§ **Exercise prompt**:
Reproduce all of the data exactly, with no line skipped.
== Supplied records
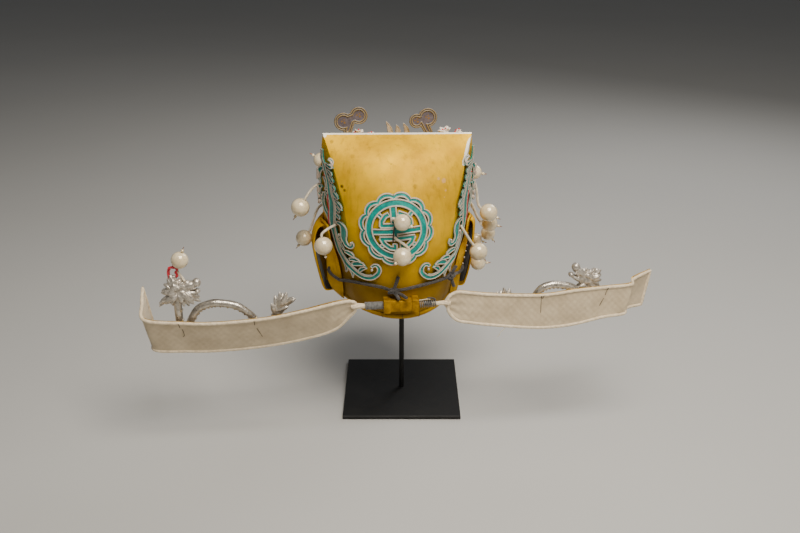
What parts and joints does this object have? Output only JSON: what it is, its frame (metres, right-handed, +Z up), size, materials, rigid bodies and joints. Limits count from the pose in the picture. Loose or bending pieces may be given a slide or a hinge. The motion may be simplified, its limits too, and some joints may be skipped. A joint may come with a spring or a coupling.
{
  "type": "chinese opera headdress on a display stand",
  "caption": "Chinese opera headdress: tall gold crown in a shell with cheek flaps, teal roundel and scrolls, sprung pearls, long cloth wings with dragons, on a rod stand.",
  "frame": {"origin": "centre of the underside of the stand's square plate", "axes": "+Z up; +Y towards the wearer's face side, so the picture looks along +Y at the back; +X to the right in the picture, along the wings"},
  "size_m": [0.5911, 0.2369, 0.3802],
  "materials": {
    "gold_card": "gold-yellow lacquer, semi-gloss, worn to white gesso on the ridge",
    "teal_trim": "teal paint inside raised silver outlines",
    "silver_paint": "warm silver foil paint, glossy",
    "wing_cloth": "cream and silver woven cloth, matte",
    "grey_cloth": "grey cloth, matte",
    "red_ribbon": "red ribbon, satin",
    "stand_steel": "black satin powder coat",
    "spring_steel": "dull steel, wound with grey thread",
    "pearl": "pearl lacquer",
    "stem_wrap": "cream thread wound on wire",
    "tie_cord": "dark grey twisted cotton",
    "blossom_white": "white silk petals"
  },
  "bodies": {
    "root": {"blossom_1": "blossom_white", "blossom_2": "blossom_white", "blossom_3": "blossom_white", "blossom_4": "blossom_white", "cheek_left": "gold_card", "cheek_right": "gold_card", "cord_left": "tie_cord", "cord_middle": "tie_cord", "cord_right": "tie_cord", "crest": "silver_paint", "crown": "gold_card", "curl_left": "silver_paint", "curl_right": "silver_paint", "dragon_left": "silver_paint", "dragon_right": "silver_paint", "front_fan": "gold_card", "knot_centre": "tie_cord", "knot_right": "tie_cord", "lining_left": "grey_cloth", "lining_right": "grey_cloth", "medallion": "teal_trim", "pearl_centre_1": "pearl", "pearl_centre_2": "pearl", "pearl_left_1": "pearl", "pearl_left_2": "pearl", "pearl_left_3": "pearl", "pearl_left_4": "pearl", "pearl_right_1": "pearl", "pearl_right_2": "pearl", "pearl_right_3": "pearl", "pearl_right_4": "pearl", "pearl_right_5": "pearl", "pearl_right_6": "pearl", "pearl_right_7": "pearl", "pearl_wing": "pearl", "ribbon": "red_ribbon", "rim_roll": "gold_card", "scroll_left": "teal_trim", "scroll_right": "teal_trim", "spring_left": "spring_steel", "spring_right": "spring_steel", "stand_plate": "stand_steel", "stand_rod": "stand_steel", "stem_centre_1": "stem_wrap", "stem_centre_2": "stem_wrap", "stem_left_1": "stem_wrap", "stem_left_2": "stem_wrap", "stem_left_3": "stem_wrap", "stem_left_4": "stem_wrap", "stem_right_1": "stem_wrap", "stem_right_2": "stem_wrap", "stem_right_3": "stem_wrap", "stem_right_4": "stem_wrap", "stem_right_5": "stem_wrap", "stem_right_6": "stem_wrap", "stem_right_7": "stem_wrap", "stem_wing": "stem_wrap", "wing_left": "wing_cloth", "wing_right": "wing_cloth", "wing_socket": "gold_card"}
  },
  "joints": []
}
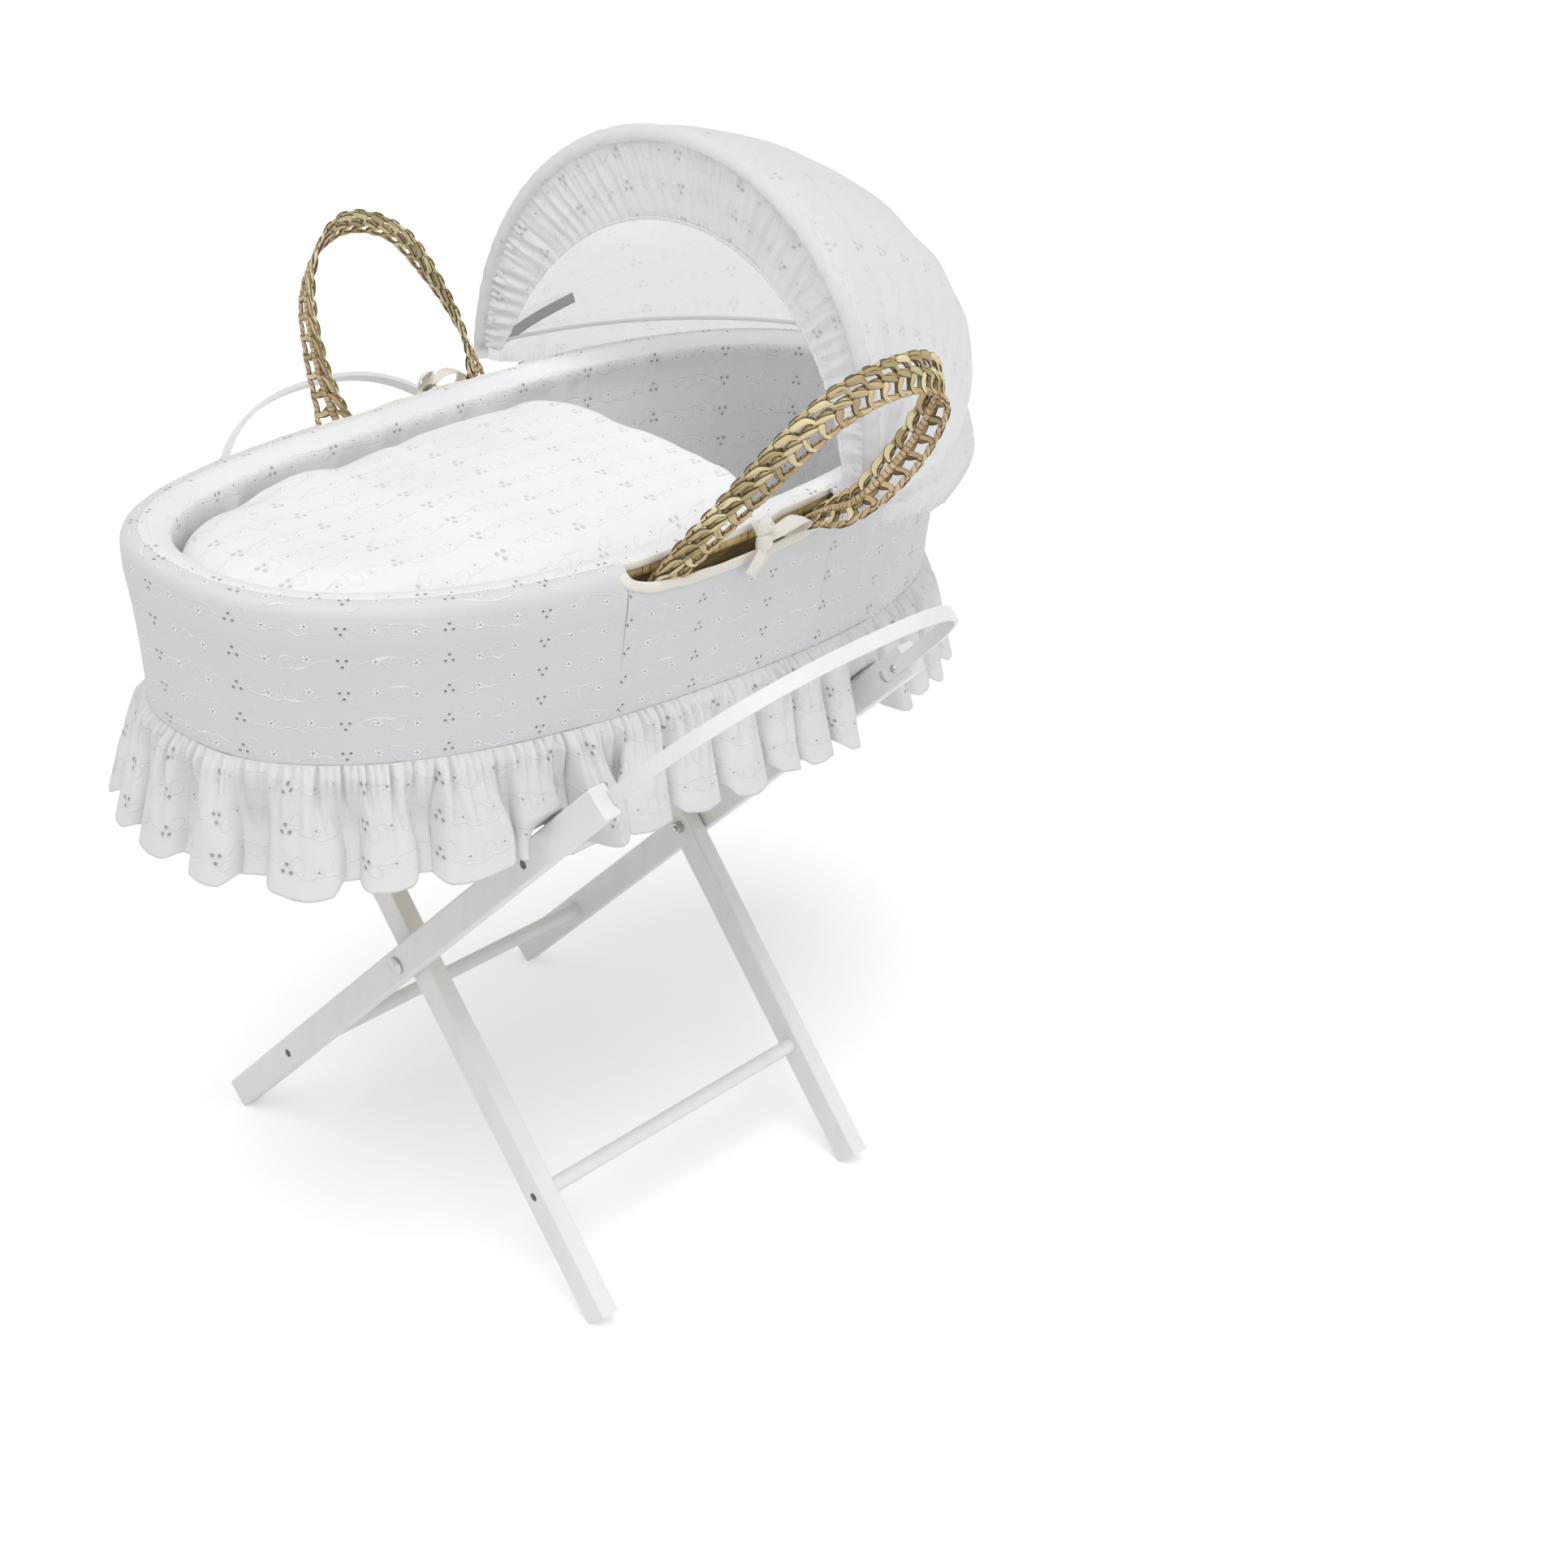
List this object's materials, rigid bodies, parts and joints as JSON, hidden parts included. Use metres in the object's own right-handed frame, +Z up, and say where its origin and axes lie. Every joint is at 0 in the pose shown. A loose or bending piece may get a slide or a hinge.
====
§ **Task result**:
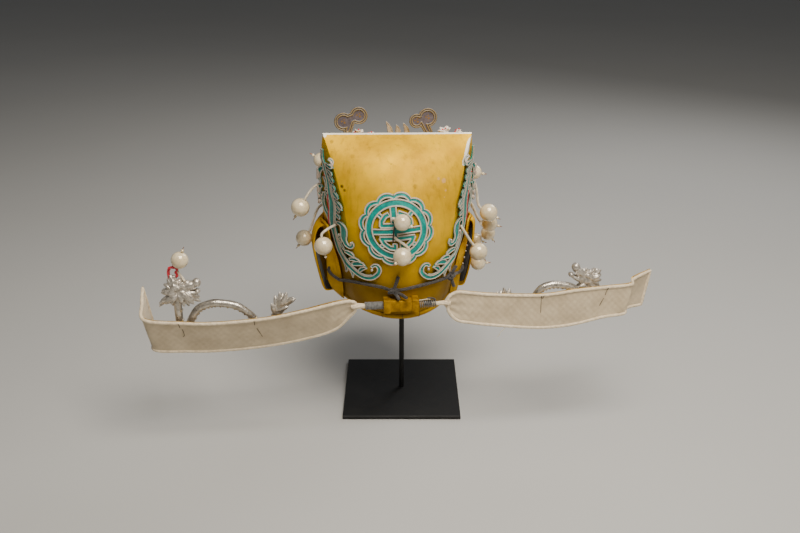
What parts and joints does this object have? Output only JSON: what it is, its frame (metres, right-handed, +Z up), size, materials, rigid bodies and joints. Limits count from the pose in the picture. Loose or bending pieces may be given a slide or a hinge. The motion may be simplified, its limits too, and some joints may be skipped. A joint may come with a spring or a coupling.
{
  "type": "chinese opera headdress on a display stand",
  "caption": "Chinese opera headdress: tall gold crown in a shell with cheek flaps, teal roundel and scrolls, sprung pearls, long cloth wings with dragons, on a rod stand.",
  "frame": {"origin": "centre of the underside of the stand's square plate", "axes": "+Z up; +Y towards the wearer's face side, so the picture looks along +Y at the back; +X to the right in the picture, along the wings"},
  "size_m": [0.5911, 0.2369, 0.3802],
  "materials": {
    "gold_card": "gold-yellow lacquer, semi-gloss, worn to white gesso on the ridge",
    "teal_trim": "teal paint inside raised silver outlines",
    "silver_paint": "warm silver foil paint, glossy",
    "wing_cloth": "cream and silver woven cloth, matte",
    "grey_cloth": "grey cloth, matte",
    "red_ribbon": "red ribbon, satin",
    "stand_steel": "black satin powder coat",
    "spring_steel": "dull steel, wound with grey thread",
    "pearl": "pearl lacquer",
    "stem_wrap": "cream thread wound on wire",
    "tie_cord": "dark grey twisted cotton",
    "blossom_white": "white silk petals"
  },
  "bodies": {
    "root": {"blossom_1": "blossom_white", "blossom_2": "blossom_white", "blossom_3": "blossom_white", "blossom_4": "blossom_white", "cheek_left": "gold_card", "cheek_right": "gold_card", "cord_left": "tie_cord", "cord_middle": "tie_cord", "cord_right": "tie_cord", "crest": "silver_paint", "crown": "gold_card", "curl_left": "silver_paint", "curl_right": "silver_paint", "dragon_left": "silver_paint", "dragon_right": "silver_paint", "front_fan": "gold_card", "knot_centre": "tie_cord", "knot_right": "tie_cord", "lining_left": "grey_cloth", "lining_right": "grey_cloth", "medallion": "teal_trim", "pearl_centre_1": "pearl", "pearl_centre_2": "pearl", "pearl_left_1": "pearl", "pearl_left_2": "pearl", "pearl_left_3": "pearl", "pearl_left_4": "pearl", "pearl_right_1": "pearl", "pearl_right_2": "pearl", "pearl_right_3": "pearl", "pearl_right_4": "pearl", "pearl_right_5": "pearl", "pearl_right_6": "pearl", "pearl_right_7": "pearl", "pearl_wing": "pearl", "ribbon": "red_ribbon", "rim_roll": "gold_card", "scroll_left": "teal_trim", "scroll_right": "teal_trim", "spring_left": "spring_steel", "spring_right": "spring_steel", "stand_plate": "stand_steel", "stand_rod": "stand_steel", "stem_centre_1": "stem_wrap", "stem_centre_2": "stem_wrap", "stem_left_1": "stem_wrap", "stem_left_2": "stem_wrap", "stem_left_3": "stem_wrap", "stem_left_4": "stem_wrap", "stem_right_1": "stem_wrap", "stem_right_2": "stem_wrap", "stem_right_3": "stem_wrap", "stem_right_4": "stem_wrap", "stem_right_5": "stem_wrap", "stem_right_6": "stem_wrap", "stem_right_7": "stem_wrap", "stem_wing": "stem_wrap", "wing_left": "wing_cloth", "wing_right": "wing_cloth", "wing_socket": "gold_card"}
  },
  "joints": []
}
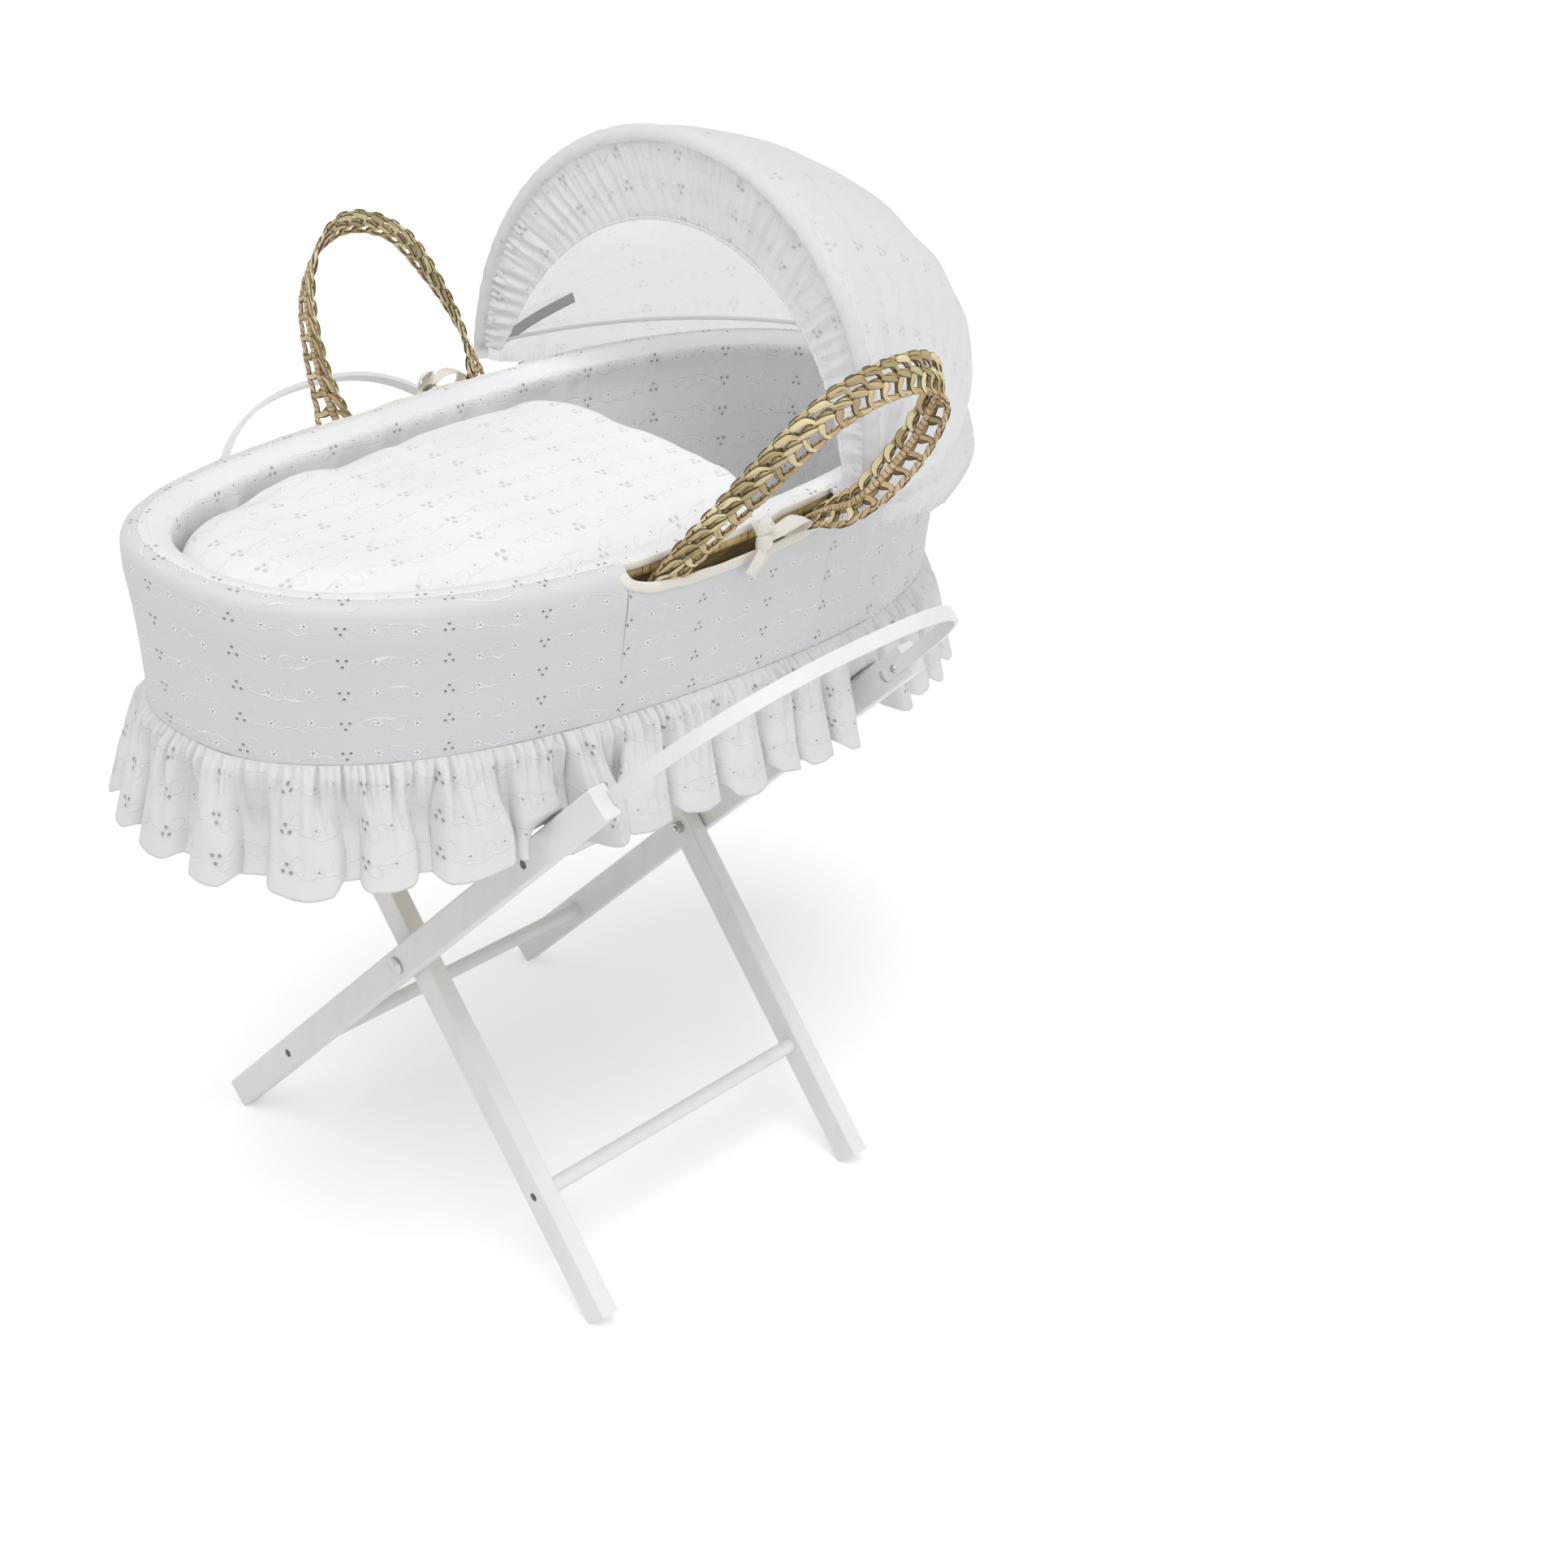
List this object's materials, rigid bodies, parts and joints as JSON, hidden parts included. Use metres in the object's own right-handed frame, +Z up, and say where its origin and axes lie. Every joint is at 0 in the pose shown. A loose or bending piece may get a slide or a hinge.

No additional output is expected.